先人の知恵を守り継ぐ-森野旧薬園と大宇陀を訪ねて

薬園を守り伝えるために
植物を想い、心を通わす
「薬草好きになった原体験は、祖父の農業の手伝いでしょうなあ」。目を細めて懐かしそうに語る原野さん。子どもの頃、父の病気のため、吉野に暮らす母方の祖父宅に一時期過ごした頃、祖父の農林の仕事をいつも手伝い、薬草の使い方も祖父を見て覚えたという。「ゲンノショウコ、ドクダミ、カキドオシは、花の時期にとって乾燥させ、保存しておきました」。病弱だった原野さんは成人してからも、仕事の合間に薬草研究に励み、病を克服。さまざまな山に入っては薬草を採取してきたという。「車で山道を運転していても、薬草が目に飛び込んでくるんですわ。直感で見つけた薬草もあります」。寝ても覚めても薬草を想い、夢に薬草が出てくることもあった。
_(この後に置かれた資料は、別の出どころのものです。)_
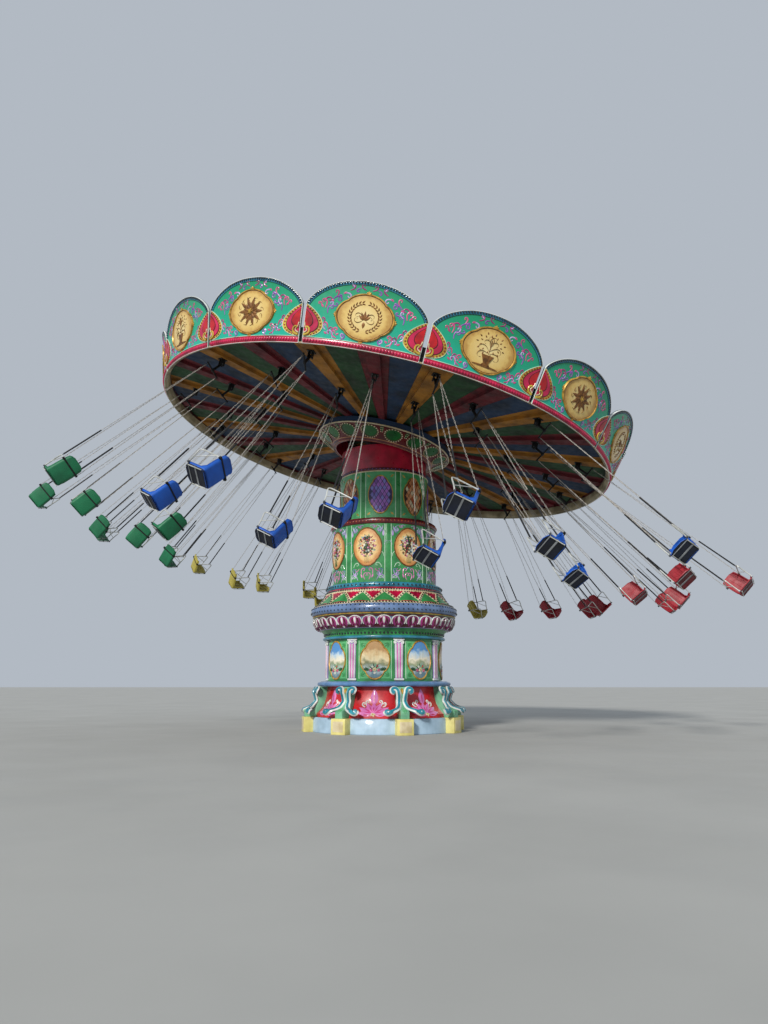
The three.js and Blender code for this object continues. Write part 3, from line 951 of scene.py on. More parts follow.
@dataclass
class Pedestal:
    """Flared red base with painted leaves, and eight legs of paired scrolls."""

    foot: float = 0.3503
    top: float = 1.05
    flare: Line = (
        (1.70, 0.3503), (1.69, 0.43), (1.62, 0.49), (1.56, 0.56), (1.50, 0.66), (1.465, 0.78), (1.44, 0.92),
        (1.43, 1.05))
    leg_face: Line = (
        (1.960, 0.352), (1.970, 0.50), (1.80, 0.575), (1.665, 0.72), (1.725, 0.93), (1.655, 1.045))
    leg_back: float = 1.40
    leg_width: float = 0.2
    leg_scroll: Line = (
        (0.185, 0.745), (0.235, 0.755), (0.25, 0.81), (0.20, 0.85), (0.125, 0.835), (0.085, 0.73),
        (0.072, 0.58), (0.085, 0.42), (0.14, 0.29), (0.25, 0.18), (0.345, 0.11), (0.405, 0.14),
        (0.38, 0.20), (0.33, 0.185))
    fan: Line = ((90, 0.33), (60, 0.36), (120, 0.36), (30, 0.40), (150, 0.40), (8, 0.38),
                               (172, 0.38))  # heading and length of the palmette's lobes

    def leaves(self) -> Piece:
        """Return the palmette of one bay: a spear above a fan of lobes."""
        shapes = [
            leaf((0, 0.36), 90, 0.38, 0.19, "leaf_pink"), leaf((0, 0.40), 90, 0.27, 0.06, "pink", 0.014)]
        for heading, reach in self.fan:
            shapes += [leaf((0, 0.10), heading, reach, 0.16, "leaf_pink"),
                       leaf((0, 0.14), heading, reach * 0.7, 0.05, "pink", 0.014)]
        shapes.append(blossom((0, 0.1), 0.07, "cream"))
        for start, heading, turn in (((0.17, 0.34), 60, 320), ((0.20, 0.31), 20, 330)):
            shapes += scroll_pair(start, heading, 0.24, turn, 0.03, "white", 0.010)
        return joined(shapes)

    def scroll_leg(self) -> Piece:
        """Return one leg: a moulded post with a pair of scrolls on its face."""
        foot, top = self.leg_face[0][1], self.leg_face[-1][1]
        post = plate([(self.leg_back, foot), *self.leg_face, (self.leg_back, top)], self.leg_width,
                     "foot_green", 0.012)
        post.data.transform(
            Matrix(((1, 0, 0, 0), (0, 0, 1, -self.leg_width / 2), (0, 1, 0, 0), (0, 0, 0, 1))))
        shapes = []
        for side in (self.leg_scroll, mirrored(self.leg_scroll)):
            for width, depth, finish in ((0.125, 0.03, "white"), (0.082, 0.052, "leg_teal")):
                shapes.append(strip(side, width, depth, finish, smooth=3))
        shapes += [leaf((0, 0.86), -90, 0.16, 0.07, "gold_leaf", 0.02),
                   leaf((0, 0.10), 90, 0.26, 0.10, "light_green", 0.012)]
        return joined([sealed(post), Wall(self.leg_face).fit(joined(shapes))])

    def build(self) -> None:
        """Build the flare with its leaves, then the legs."""
        core = turned([(0, self.foot), *self.flare, (0, self.top)], "flare_red")
        leaves = repeated(
            Wall(self.flare).fit(self.leaves()), turns(TOWER_PANELS, PILASTER_TURN + HALF_PANEL))
        legs = repeated(self.scroll_leg(), turns(TOWER_PANELS, PILASTER_TURN))
        settle(joined([core, leaves]), "pedestal_flare", Body.ROOT, ["pedestal"])
        settle(legs, "pedestal_scroll_legs", Body.ROOT)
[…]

薬草の性質は多種多様で、人が栽培していいものもあれば、自生のままおいておくほうがいいものもある。山で自生する薬草の環境に近づけるため、適度な木陰を保ったり、外来種の草を抜いたりして、少しだけ手をかける。一方で、自生のままにしておくと株が絶えてしまうものは、数年おきに植え替える。極度に連作を嫌うものは、何年か先の植え替えのローテーションを考え、隣り合う薬草にも心をかける。土の準備は、最低1年前から。毎朝、一通り薬園をまわって必要な作業を確認し、帰りは、天気を見て翌日の作業を考える。雨の日は休むが、途中で晴れてきたら自宅で播種や苗の世話をする。万が一、園で種が途絶えたときのことを想定して、自宅でも種を保管しているのだ。一応文献も参考にするが、実際に成功するとは限らない。毎年が勝負だと原野さんは言う。「長らく継承されてきた薬草を自分の代で途絶えさすわけにはいきません。薬園の管理で大切なことは、行動力、体力、興味、記憶力……、それと植物と心を通わせることですかなあ。自分はまだまだ勉強中です」。